In the end, however, the secret police – unlike in the case of other opponents of the regime – didn’t use their children to threaten them. Hradílek lost his job at a collective farm and found a manual job working a saw. He remained there for 13 years. The StB bugged his apartment. When the 10th anniversary of the existence of the Charter grew close he began working on something concrete, co-drafting the document A word to fellow citizens. He filed a lawsuit for treason against Vasil Biľak. In those days he acted in collaboration with Rudolf Bereza and the pair wrote an open letter appealing to Gustáv Husák to abdicate. “I contributed more to that document. It was Ruda’s idea to go out on May Day with the banner. He wanted to welcome glasnost.” Glasnost was the free speech referred to as part of the perestroika advanced by Soviet leader Mikhail Gorbachev. However, Hradílek thought text stating that Charter 77 required civic courage was more fitting. And the banner bearing those words was a genuine attention-grabber on May Day. It is preserved in a photograph that has become part of modern history. But the letter to Husák helped in a different way, he says. Hradílek believes the regime didn’t want the letter to be discussed and this allowed him and his friend to avoid trial and jail. In any case, pressure eased somewhat at that time and only two years remained until the fall of communism.

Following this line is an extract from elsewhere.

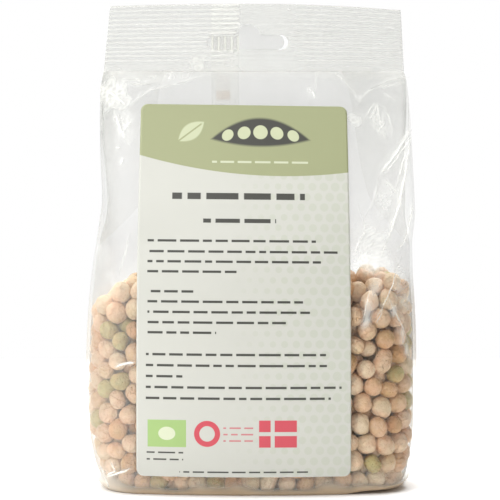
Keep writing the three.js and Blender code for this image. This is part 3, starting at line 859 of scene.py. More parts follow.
class StageSettings(bpy.types.PropertyGroup):
    distance: size_property("Distance", "From the camera to the bag's front", 500 * MM)
    eye: size_property("Eye height", "The camera's height above the table", 93 * MM)
    view_width: size_property("View width", "What the picture takes in at the bag's front", 187.5 * MM)


GROUPS = {
    "pea_bag_peas": PeaSettings,
    "pea_bag_film": FilmSettings,
    "pea_bag_label": LabelSettings,
    "pea_bag_stage": StageSettings,
}


# ---- Materials -------------------------------------------------------------------------


FILM_MIRROR = 0.35


def pea_finish(name, colour, darker, scar):
    """Matt dried skin: mottled between two colours, finely wrinkled, and on some peas with
    thin sunken creases of a browner colour, where a broad noise is at its middle value."""
    finish = Finish(bpy.data.materials.new(name))
    point = finish.object_point()
    mottle = finish.noise(point, 270.0, 4.0, 0.6)
    tone = finish.attribute("tone")
    share = ((mottle - 0.5) * 2.6 + (tone - 0.5) * 1.1 + 0.42).clamped()
    base = finish.blend(share, colour, darker)
    patch = (finish.noise(point, 125.0, 2.0, 0.5) - 0.5) * 4.5
    base = finish.blend(patch.clamped() * 0.3, base, linear(204, 186, 120))
    base = finish.blend((patch * -1.0).clamped() * 0.3, base, linear(236, 166, 116))
    creased = ((tone - 0.62) / 0.15).clamped()
    crease = ((0.024 - abs(finish.noise(point, 150.0, 2.0, 0.5) - 0.52)) / 0.02).clamped() * creased
    base = finish.blend(crease * 0.4, base, scar)
    wrinkle = finish.noise(point, 560.0, 4.0, 0.62)
    blush = ((wrinkle - 0.52) * 5.0).clamped()
    base = finish.blend(blush * 0.35, base, scar)
    ridge = (0.5 - abs(finish.noise(point, 240.0, 2.0, 0.5) - 0.5) * 7.0).clamped() * tone
    normal = finish.bump(wrinkle * 0.8 + mottle * 1.2 + ridge * 0.4 - crease * 0.2, 1.0, 1.0 * MM)
    shader = finish.principled(Base_Color=base, Roughness=0.5, Normal=normal)
    return finish.surface(shader)


def film_finish(name, tint, haze_and_painted_shade_colour, milk_and_painted_light_colour, crinkled=0.2, lit=0.1):
    """Clear glossy film. Light goes through all but a share of it: that share is mirrored
    where the film is seen at a slant, dull where it is hazy, and scattered white where it is
    milky. It is milky in seams and folds, hazier towards its outline, and warm where peas show
    through several layers of it. Its whiteness in the folds is partly painted highlight, and the
    white and warm shares give off a little light of their own: painted light, standing in for
    light that the film scatters from behind."""
    finish = Finish(bpy.data.materials.new(name))
    point = finish.object_point()
    loose = finish.attribute("gloss")
    slant = finish.node("ShaderNodeFresnel", inputs={"IOR": 1.5}) * loose * FILM_MIRROR
    veil = finish.node("ShaderNodeLayerWeight", inputs={"Blend": 0.5}, output="Facing")
    cloud = finish.noise(point, 70.0, 3.0, 0.55)
    milk_and_painted_light = finish.attribute("milk_and_painted_light") * (0.7 + cloud * 0.6)
    haze_and_painted_shade = finish.attribute("haze_and_painted_shade") * (0.75 + cloud * 0.5) + veil ** 3.0 * loose * 0.75
    scattered = milk_and_painted_light + haze_and_painted_shade + 0.001
    share = (scattered + slant).clamped()
    white = (milk_and_painted_light / scattered).clamped()
    colour = finish.blend(white, haze_and_painted_shade_colour, milk_and_painted_light_colour)
    warm = finish.attribute("warm")
    colour = finish.blend(warm, colour, linear(184, 162, 134))
    # Painted light: the white and warm shares give off light of their own, standing in for light scattered
    # through the film from behind.
    painted_glow = finish.blend(white, (0.0, 0.0, 0.0, 1.0), milk_and_painted_light_colour)
    painted_glow = finish.blend(warm, painted_glow, (0.7, 0.54, 0.38, 1.0))
    crinkle = finish.noise(point, 210.0, 3.0, 0.6)
    normal = finish.bump(crinkle, crinkled, 0.4 * MM)
    clear = finish.node("ShaderNodeBsdfTransparent", inputs={"Color": tint})
    metallic = (slant / (scattered + slant)).clamped()
    skin = finish.principled(
        Base_Color=colour, Metallic=metallic, Roughness=0.2, Normal=normal, Emission_Color=painted_glow,
        Emission_Strength=lit)
    return finish.surface(finish.node("ShaderNodeMixShader", inputs={0: share, 1: clear, 2: skin}))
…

“I never regretted anything. Not even joining the Communist Party. It was a time when I didn’t have bloodied fingers. It’s a kind of natural characteristic of mine that I’m not indifferent to what’s happening around me.”
This attitude led to Hradílek’s taking another public stand in 2018, when he went on hunger strike over Miloš Zeman’s fresh candidature for the Czech presidency. However, he cut it short after appeals from his family. “In the case of Miloš Zeman I believe that a wise saying applies: the fish stinks from the head. So I regarded it as better that Zeman not be president for a second term. But ending the hunger strike was at the urging of my children. And all of my grandchildren. Acquaintances too, but my family was decisive.”